Stagnasi adalah kematian sebelum mati.

Maka gerak adalah perlawanan terhadap keterpurukan, kebodohan, dan kehampaan. Gerak adalah bentuk syukur paling tua. Gerak adalah ibadah paling primordial.

Gerak sebagai ciri manusia merdeka

Yang bisa bergerak adalah yang tidak terikat. Gerak menandai kemerdekaan:

• merdeka ruh

• merdeka pikir

• merdeka ilmu

• merdeka makna

Manusia yang merdeka adalah manusia yang dapat menggerakkan dirinya tanpa paksaan,

yang hidupnya bukan sekadar respons mekanis, tetapi dorongan sadar dari dalam jiwa. Gerak yang sadar adalah puncak eksistensi manusia. Manusia bukan hanya sosok yang bergerak; manusia adalah gerak itu sendiri. Gerak:

• membuktikan bahwa ia hidup,

• menegaskan bahwa ia ada,

• menyatakan bahwa ia terhubung dengan Tuhan,

• menjadi kendaraan menuju diri sejati,

• menjadi wujud syukur paling purba,

• dan menjadi pernyataan bahwa ia merdeka.
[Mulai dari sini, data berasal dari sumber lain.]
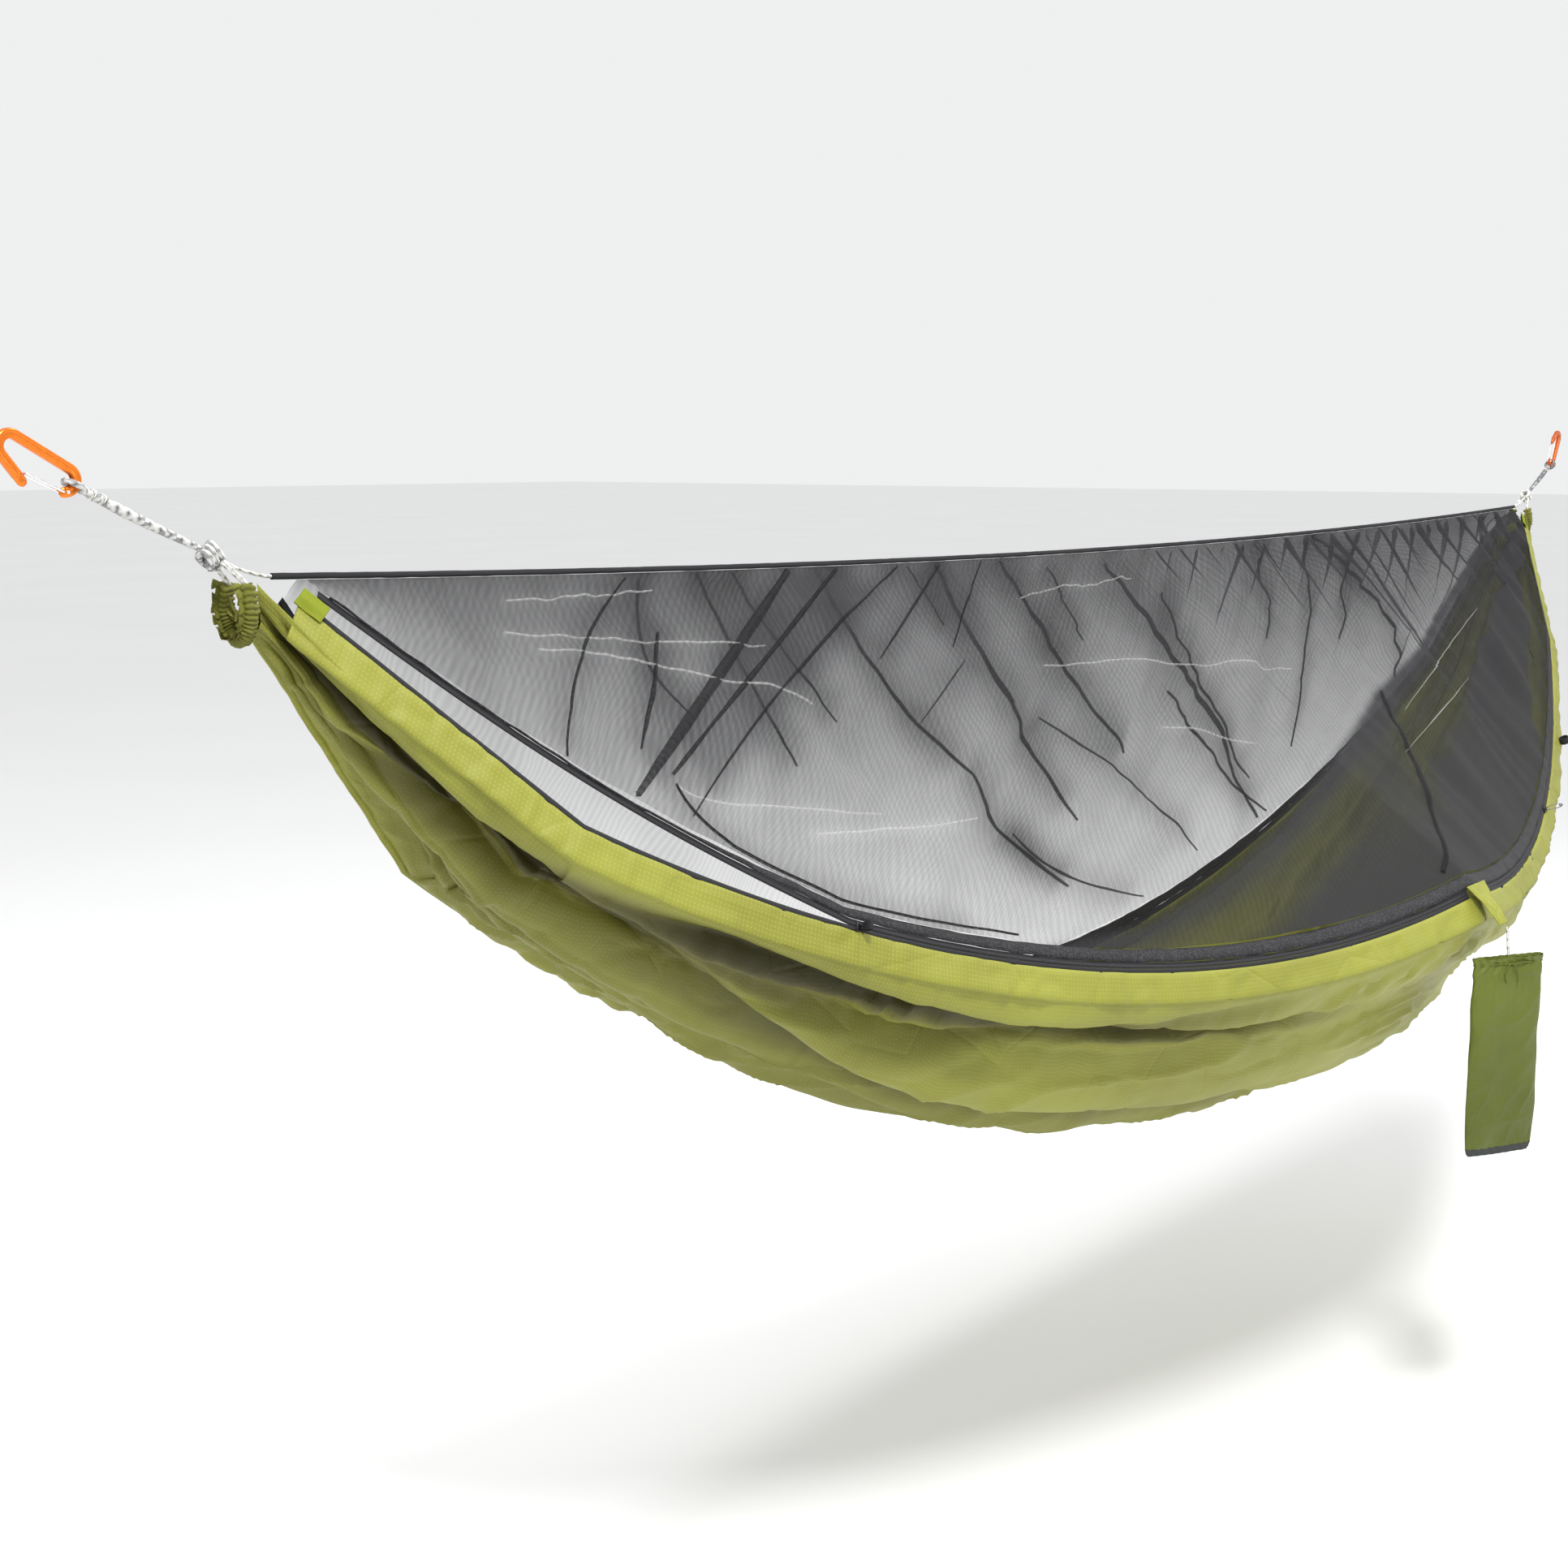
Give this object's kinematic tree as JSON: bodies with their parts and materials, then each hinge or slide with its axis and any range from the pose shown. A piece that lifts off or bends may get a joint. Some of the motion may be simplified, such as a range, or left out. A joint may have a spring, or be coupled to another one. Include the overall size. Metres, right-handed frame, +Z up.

Selama manusia bergerak, ia masih bisa menjadi lain, menjadi lebih, menjadi dirinya yang ditakdirkan. Saat manusia berhenti bergerak—di situlah eksistensi pudar dan makna runtuh.

Tiga Pilar Pembangunan Politeknik Tanah Air

1. Kekitaan / Nahniyah Fondasi kepemimpinan yang melembutkan ego dan menguatkan sinergi.

2. Kesetaraan Gender yang Nyata Perempuan hadir pada posisi strategis, termasuk pengawasan teknis dan kepemimpinan lapangan.

3. Kolaborasi Multidisiplin Operator, teknisi, pengawas, pelajar, dan civitas bergerak dalam irama yang sama.

Menuju Novum Gradum

Pembangunan Politeknik Tanah Air bukan sekadar membangun gedung; ini adalah deklarasi budaya. Setiap lapisan tanah yang diangkat adalah simbol terbukanya peluang baru. Setiap fondasi yang diletakkan adalah janji bagi generasi mendatang: bahwa Al Zaytun terus bertumbuh, terus bergerak, dan terus menyiapkan peradaban.

Inilah Al Zaytun. Inilah budaya kekitaan, kesetaraan, dan kolaborasi.

Inilah peradaban yang sedang bertumbuh.